Les deux factions en présence
Pour en revenir à l’actualité qui nous occupe ici, savoir la fracture du POI, on notera qu’elle a des similitudes avec la crise historique des années 50 en ceci que c’est finalement toujours la querelle des anciens et des modernes.
Ce qui se passe au POI est une normalisation, une liquidation de sa vieille garde, « de la majorité des dirigeants [qui] sont de vieux permanents, une quarantaine en tout, par ailleurs essentiellement des hommes bien virilistes [SIC] » comme l’exprime Nina Pradier du féministe NPA pour s’en féliciter.
Daniel Gluckstein a été suspendu pour crime de lèse-monolithisme parce qu’il a créé une tendance non statutairement prévue hors congrès, bien que signée par plus de 600 membres du CCI, et parmi les plus chevronnés.
La tendance s’ intitule « Revenir à une politique de construction de parti ». Tout le programme est dans le titre. S’il faut revenir à une politique de construction du parti c’est donc qu’elle avait été abandonnée.
Et dans le POI cette tendance a été approuvée par les deux autres secrétaires nationaux, Jean Markun (dirigeant de la CGT) et Gérard Schivardi, maire de Mailhac et ancien candidat à la présidentielle de 2007.
Pour les contrer, Marc Gauquelin, un autre dirigeant historique du Courant communiste internationaliste et rédacteur d’IO, lors du bureau national du POI du 4 juillet a mis sur pied une structure ad hoc : le « secrétariat permanent », qui remplace pour le moment l’ex-direction nationale Gluckstein-Markun-Shivardi.

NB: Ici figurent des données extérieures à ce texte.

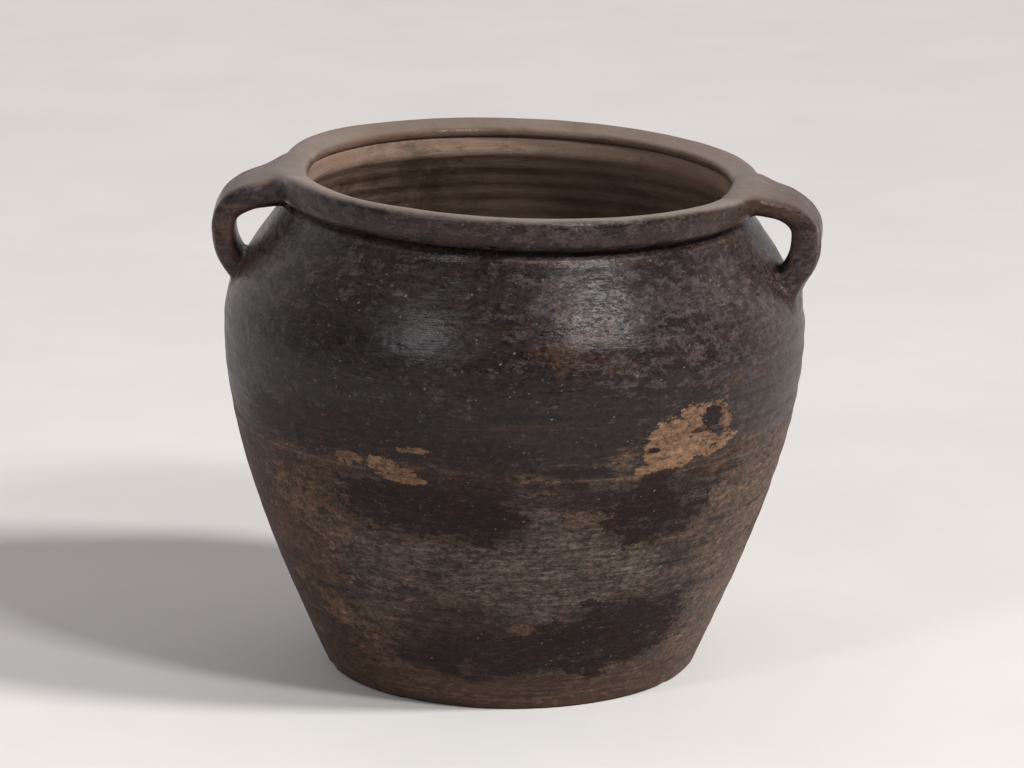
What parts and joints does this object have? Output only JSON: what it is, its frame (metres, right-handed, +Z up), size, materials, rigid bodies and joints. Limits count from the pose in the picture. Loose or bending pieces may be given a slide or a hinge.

Où va le POI ? Inéluctablement vers la scission.
Notre thèse étant :
1. Que cette crise provient de la pression du milieu sur les militants du POI
2. Que cette pression est la conséquence de la ligne du Front unique et d’ouverture au Parti de gauche.
3. Et plus fondamentalement du basculement de la situation politique après les tueries de Charlie Hebdo.